▶ Information provided
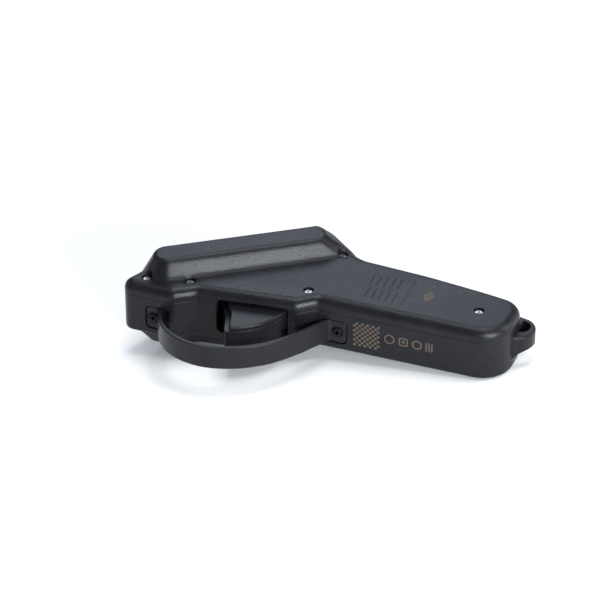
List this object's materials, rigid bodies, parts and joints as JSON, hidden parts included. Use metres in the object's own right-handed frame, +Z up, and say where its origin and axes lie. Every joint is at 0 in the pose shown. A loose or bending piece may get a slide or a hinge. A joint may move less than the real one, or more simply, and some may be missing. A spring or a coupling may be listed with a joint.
{
  "type": "trigger remote control",
  "caption": "Pistol-grip radio remote control with a finger trigger inside a guard loop, a thick display head, thumb keys and a lanyard eye.",
  "frame": {"origin": "middle of the bounding box at floor level, with the remote lying on its lower swelling and butt", "axes": "+X along the grip towards the lanyard eye, +Y away from the trigger side, +Z up through the casing, which leans about 5 degrees as it lies"},
  "size_m": [0.1752, 0.0846, 0.0451],
  "materials": {
    "casing": "fine spark-eroded satin",
    "insert": "fine satin",
    "guard": "satin",
    "lever": "satin",
    "seal": "matt",
    "foam": "open foam",
    "bright_screw": "polished",
    "black_screw": "black oxide",
    "brass": "turned",
    "steel": "ground",
    "bush": "natural acetal",
    "magnet": "nickel",
    "window": "gloss black border",
    "frame_plastic": "matt",
    "lcd": "gloss",
    "pcb": "solder mask",
    "key": "satin silicone",
    "switch": "matt",
    "chip": "matt",
    "shield": "tinned",
    "ceramic": "ceramic",
    "cell_wrap": "foil",
    "plug": "nylon",
    "lead": "silicone",
    "ferrite": "sintered",
    "copper": "enamelled copper wire"
  },
  "bodies": {
    "casing": {"top_shell": "casing", "bottom_shell": "casing", "butt_insert": "insert", "trigger_guard": "guard", "rim_seal": "seal", "window_seal": "seal", "lcd_foam": "foam", "battery_foam": "foam", "button_membrane": "seal", "shell_screws": "bright_screw", "guard_screws": "black_screw", "board_screws": "bright_screw", "screw_inserts": "brass", "guard_nuts": "brass", "trigger_pin": "steel", "trigger_spring": "steel", "display_window": "window", "display_frame": "frame_plastic", "lcd_module": "lcd", "display_board": "pcb", "tact_switches": "switch", "button_board": "pcb", "hall_board": "pcb", "hall_sensor": "chip", "main_board": "pcb", "processor": "chip", "radio_can": "shield", "antenna": "ceramic", "buzzer": "chip", "battery_cell": "cell_wrap", "battery_plug": "plug", "battery_leads": "lead", "coil_ferrite": "ferrite", "charge_coil": "copper", "haptic_motor": "steel"},
    "trigger_lever": {"trigger": "lever", "trigger_bushes": "bush", "trigger_magnet": "magnet"},
    "power_key": {"power_button": "key"},
    "plus_key": {"plus_button": "key"},
    "minus_key": {"minus_button": "key"},
    "vibration_rotor": {"haptic_weight": "steel"}
  },
  "joints": [
    {"name": "trigger_pull", "type": "hinge", "parent": "casing", "child": "trigger_lever", "pos_m": [-0.04198, -0.0044, 0.02198], "axis": [0.0862, -0.0334, 0.9957], "range_deg": [0, 22], "stiffness_Nm_per_rad": 0.06, "springref_deg": -6.88},
    {"name": "power_press", "type": "slide", "parent": "casing", "child": "power_key", "axis": [0.5714, -0.817, -0.0769], "range_m": [0, 0.0006], "stiffness_N_per_m": 1500, "springref_m": -0.0004},
    {"name": "plus_press", "type": "slide", "parent": "casing", "child": "plus_key", "axis": [0.5714, -0.817, -0.0769], "range_m": [0, 0.0006], "stiffness_N_per_m": 1500, "springref_m": -0.0004},
    {"name": "minus_press", "type": "slide", "parent": "casing", "child": "minus_key", "axis": [0.5714, -0.817, -0.0769], "range_m": [0, 0.0006], "stiffness_N_per_m": 1500, "springref_m": -0.0004},
    {"name": "vibration_spin", "type": "hinge", "parent": "casing", "child": "vibration_rotor", "pos_m": [0.058, 0.01841, 0.01008], "axis": [0.9963, 0.0029, -0.0861], "continuous": true}
  ]
}
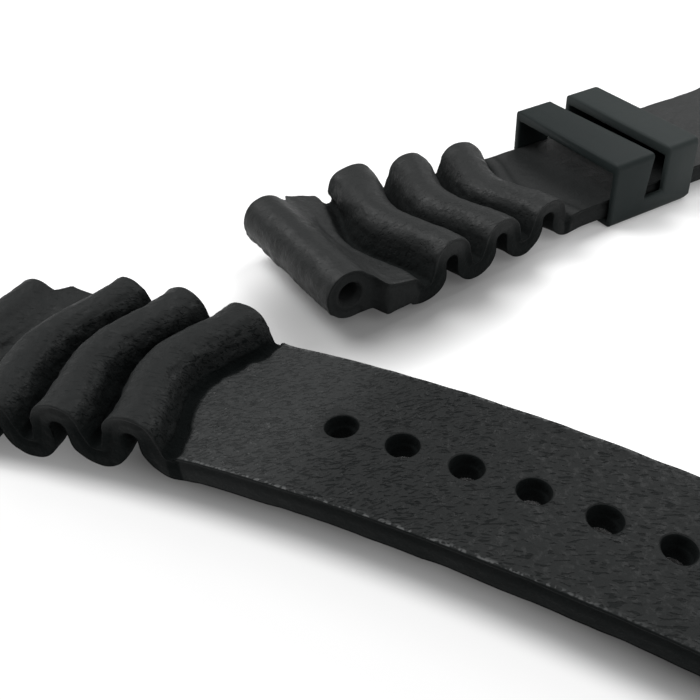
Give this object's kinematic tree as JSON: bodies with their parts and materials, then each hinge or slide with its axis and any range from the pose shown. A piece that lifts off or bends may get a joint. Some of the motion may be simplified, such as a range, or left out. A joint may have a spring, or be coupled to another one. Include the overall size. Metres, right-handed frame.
{
  "type": "silicone watch strap",
  "caption": "Black silicone diver's watch strap in two halves, with accordion folds at the lugs, a double keeper and a steel pin buckle on a spring bar.",
  "frame": {"origin": "middle of the buckle half's lug bore, on the bore's axis", "axes": "+X from that bore along the buckle half to the buckle, +Y along the bore, +Z out of the wrist"},
  "size_m": [0.1527, 0.1112, 0.0135],
  "materials": {
    "strap_rubber": "moulded silicone with a fine leather-like grain",
    "keeper_rubber": "smooth satin silicone",
    "buckle_steel": "brushed",
    "bar_steel": "turned"
  },
  "bodies": {
    "buckle_half": {"buckle_strap": "strap_rubber", "bar_tube": "bar_steel", "bar_spring": "bar_steel"},
    "tail_half": {"tail_strap": "strap_rubber"},
    "keeper": {"keeper": "keeper_rubber"},
    "buckle": {"buckle_frame": "buckle_steel"},
    "tongue": {"buckle_tongue": "buckle_steel"},
    "left_plunger": {"bar_plunger_left": "bar_steel"},
    "right_plunger": {"bar_plunger_right": "bar_steel"}
  },
  "joints": [
    {"name": "tail_lift", "type": "slide", "parent": "buckle_half", "child": "tail_half", "axis": [0, 0, 1], "range_m": [0, 0.05]},
    {"name": "keeper_slide", "type": "slide", "parent": "buckle_half", "child": "keeper", "axis": [1, 0, 0], "range_m": [-0.004, 0.019]},
    {"name": "buckle_hinge", "type": "hinge", "parent": "buckle_half", "child": "buckle", "pos_m": [0.086, 0, -0.0019], "axis": [0, -1, 0], "range_deg": [-50, 80]},
    {"name": "tongue_hinge", "type": "hinge", "parent": "buckle", "child": "tongue", "pos_m": [0.086, 0, -0.0019], "axis": [0, -1, 0], "range_deg": [0, 55]},
    {"name": "left_plunger_slide", "type": "slide", "parent": "buckle_half", "child": "left_plunger", "axis": [0, -1, 0], "range_m": [0, 0.0013], "stiffness_N_per_m": 800, "springref_m": -0.002, "deforming": ["bar_spring"]},
    {"name": "right_plunger_slide", "type": "slide", "parent": "buckle_half", "child": "right_plunger", "axis": [0, 1, 0], "range_m": [0, 0.0013], "stiffness_N_per_m": 800, "springref_m": -0.002, "deforming": ["bar_spring"]}
  ]
}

▶ Prompt
Write out the entries in full, exactly as given.

▶ Completed task
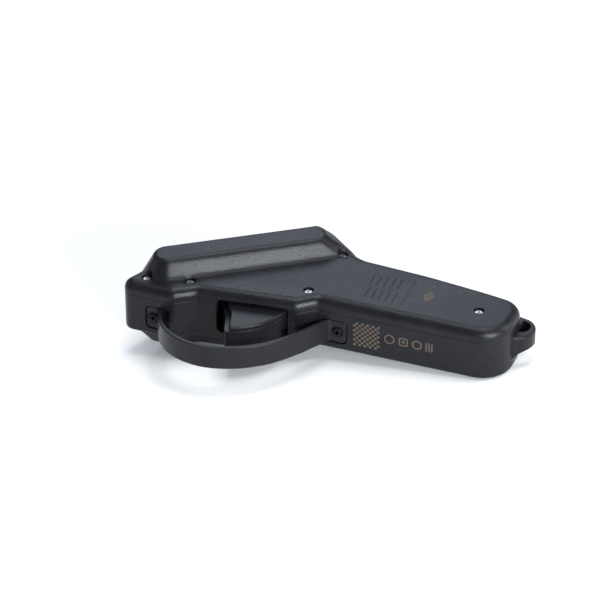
List this object's materials, rigid bodies, parts and joints as JSON, hidden parts included. Use metres in the object's own right-handed frame, +Z up, and say where its origin and axes lie. Every joint is at 0 in the pose shown. A loose or bending piece may get a slide or a hinge. A joint may move less than the real one, or more simply, and some may be missing. A spring or a coupling may be listed with a joint.
{
  "type": "trigger remote control",
  "caption": "Pistol-grip radio remote control with a finger trigger inside a guard loop, a thick display head, thumb keys and a lanyard eye.",
  "frame": {"origin": "middle of the bounding box at floor level, with the remote lying on its lower swelling and butt", "axes": "+X along the grip towards the lanyard eye, +Y away from the trigger side, +Z up through the casing, which leans about 5 degrees as it lies"},
  "size_m": [0.1752, 0.0846, 0.0451],
  "materials": {
    "casing": "fine spark-eroded satin",
    "insert": "fine satin",
    "guard": "satin",
    "lever": "satin",
    "seal": "matt",
    "foam": "open foam",
    "bright_screw": "polished",
    "black_screw": "black oxide",
    "brass": "turned",
    "steel": "ground",
    "bush": "natural acetal",
    "magnet": "nickel",
    "window": "gloss black border",
    "frame_plastic": "matt",
    "lcd": "gloss",
    "pcb": "solder mask",
    "key": "satin silicone",
    "switch": "matt",
    "chip": "matt",
    "shield": "tinned",
    "ceramic": "ceramic",
    "cell_wrap": "foil",
    "plug": "nylon",
    "lead": "silicone",
    "ferrite": "sintered",
    "copper": "enamelled copper wire"
  },
  "bodies": {
    "casing": {"top_shell": "casing", "bottom_shell": "casing", "butt_insert": "insert", "trigger_guard": "guard", "rim_seal": "seal", "window_seal": "seal", "lcd_foam": "foam", "battery_foam": "foam", "button_membrane": "seal", "shell_screws": "bright_screw", "guard_screws": "black_screw", "board_screws": "bright_screw", "screw_inserts": "brass", "guard_nuts": "brass", "trigger_pin": "steel", "trigger_spring": "steel", "display_window": "window", "display_frame": "frame_plastic", "lcd_module": "lcd", "display_board": "pcb", "tact_switches": "switch", "button_board": "pcb", "hall_board": "pcb", "hall_sensor": "chip", "main_board": "pcb", "processor": "chip", "radio_can": "shield", "antenna": "ceramic", "buzzer": "chip", "battery_cell": "cell_wrap", "battery_plug": "plug", "battery_leads": "lead", "coil_ferrite": "ferrite", "charge_coil": "copper", "haptic_motor": "steel"},
    "trigger_lever": {"trigger": "lever", "trigger_bushes": "bush", "trigger_magnet": "magnet"},
    "power_key": {"power_button": "key"},
    "plus_key": {"plus_button": "key"},
    "minus_key": {"minus_button": "key"},
    "vibration_rotor": {"haptic_weight": "steel"}
  },
  "joints": [
    {"name": "trigger_pull", "type": "hinge", "parent": "casing", "child": "trigger_lever", "pos_m": [-0.04198, -0.0044, 0.02198], "axis": [0.0862, -0.0334, 0.9957], "range_deg": [0, 22], "stiffness_Nm_per_rad": 0.06, "springref_deg": -6.88},
    {"name": "power_press", "type": "slide", "parent": "casing", "child": "power_key", "axis": [0.5714, -0.817, -0.0769], "range_m": [0, 0.0006], "stiffness_N_per_m": 1500, "springref_m": -0.0004},
    {"name": "plus_press", "type": "slide", "parent": "casing", "child": "plus_key", "axis": [0.5714, -0.817, -0.0769], "range_m": [0, 0.0006], "stiffness_N_per_m": 1500, "springref_m": -0.0004},
    {"name": "minus_press", "type": "slide", "parent": "casing", "child": "minus_key", "axis": [0.5714, -0.817, -0.0769], "range_m": [0, 0.0006], "stiffness_N_per_m": 1500, "springref_m": -0.0004},
    {"name": "vibration_spin", "type": "hinge", "parent": "casing", "child": "vibration_rotor", "pos_m": [0.058, 0.01841, 0.01008], "axis": [0.9963, 0.0029, -0.0861], "continuous": true}
  ]
}
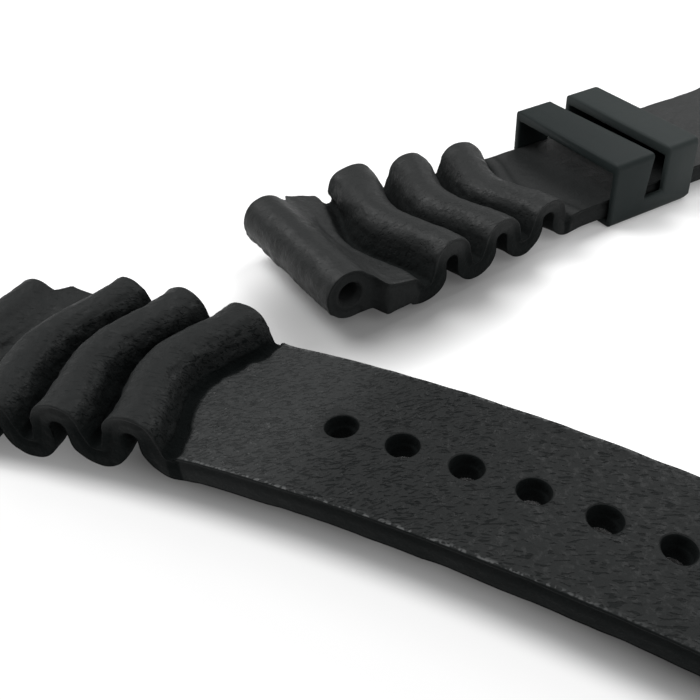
Give this object's kinematic tree as JSON: bodies with their parts and materials, then each hinge or slide with its axis and any range from the pose shown. A piece that lifts off or bends may get a joint. Some of the motion may be simplified, such as a range, or left out. A joint may have a spring, or be coupled to another one. Include the overall size. Metres, right-handed frame.
{
  "type": "silicone watch strap",
  "caption": "Black silicone diver's watch strap in two halves, with accordion folds at the lugs, a double keeper and a steel pin buckle on a spring bar.",
  "frame": {"origin": "middle of the buckle half's lug bore, on the bore's axis", "axes": "+X from that bore along the buckle half to the buckle, +Y along the bore, +Z out of the wrist"},
  "size_m": [0.1527, 0.1112, 0.0135],
  "materials": {
    "strap_rubber": "moulded silicone with a fine leather-like grain",
    "keeper_rubber": "smooth satin silicone",
    "buckle_steel": "brushed",
    "bar_steel": "turned"
  },
  "bodies": {
    "buckle_half": {"buckle_strap": "strap_rubber", "bar_tube": "bar_steel", "bar_spring": "bar_steel"},
    "tail_half": {"tail_strap": "strap_rubber"},
    "keeper": {"keeper": "keeper_rubber"},
    "buckle": {"buckle_frame": "buckle_steel"},
    "tongue": {"buckle_tongue": "buckle_steel"},
    "left_plunger": {"bar_plunger_left": "bar_steel"},
    "right_plunger": {"bar_plunger_right": "bar_steel"}
  },
  "joints": [
    {"name": "tail_lift", "type": "slide", "parent": "buckle_half", "child": "tail_half", "axis": [0, 0, 1], "range_m": [0, 0.05]},
    {"name": "keeper_slide", "type": "slide", "parent": "buckle_half", "child": "keeper", "axis": [1, 0, 0], "range_m": [-0.004, 0.019]},
    {"name": "buckle_hinge", "type": "hinge", "parent": "buckle_half", "child": "buckle", "pos_m": [0.086, 0, -0.0019], "axis": [0, -1, 0], "range_deg": [-50, 80]},
    {"name": "tongue_hinge", "type": "hinge", "parent": "buckle", "child": "tongue", "pos_m": [0.086, 0, -0.0019], "axis": [0, -1, 0], "range_deg": [0, 55]},
    {"name": "left_plunger_slide", "type": "slide", "parent": "buckle_half", "child": "left_plunger", "axis": [0, -1, 0], "range_m": [0, 0.0013], "stiffness_N_per_m": 800, "springref_m": -0.002, "deforming": ["bar_spring"]},
    {"name": "right_plunger_slide", "type": "slide", "parent": "buckle_half", "child": "right_plunger", "axis": [0, 1, 0], "range_m": [0, 0.0013], "stiffness_N_per_m": 800, "springref_m": -0.002, "deforming": ["bar_spring"]}
  ]
}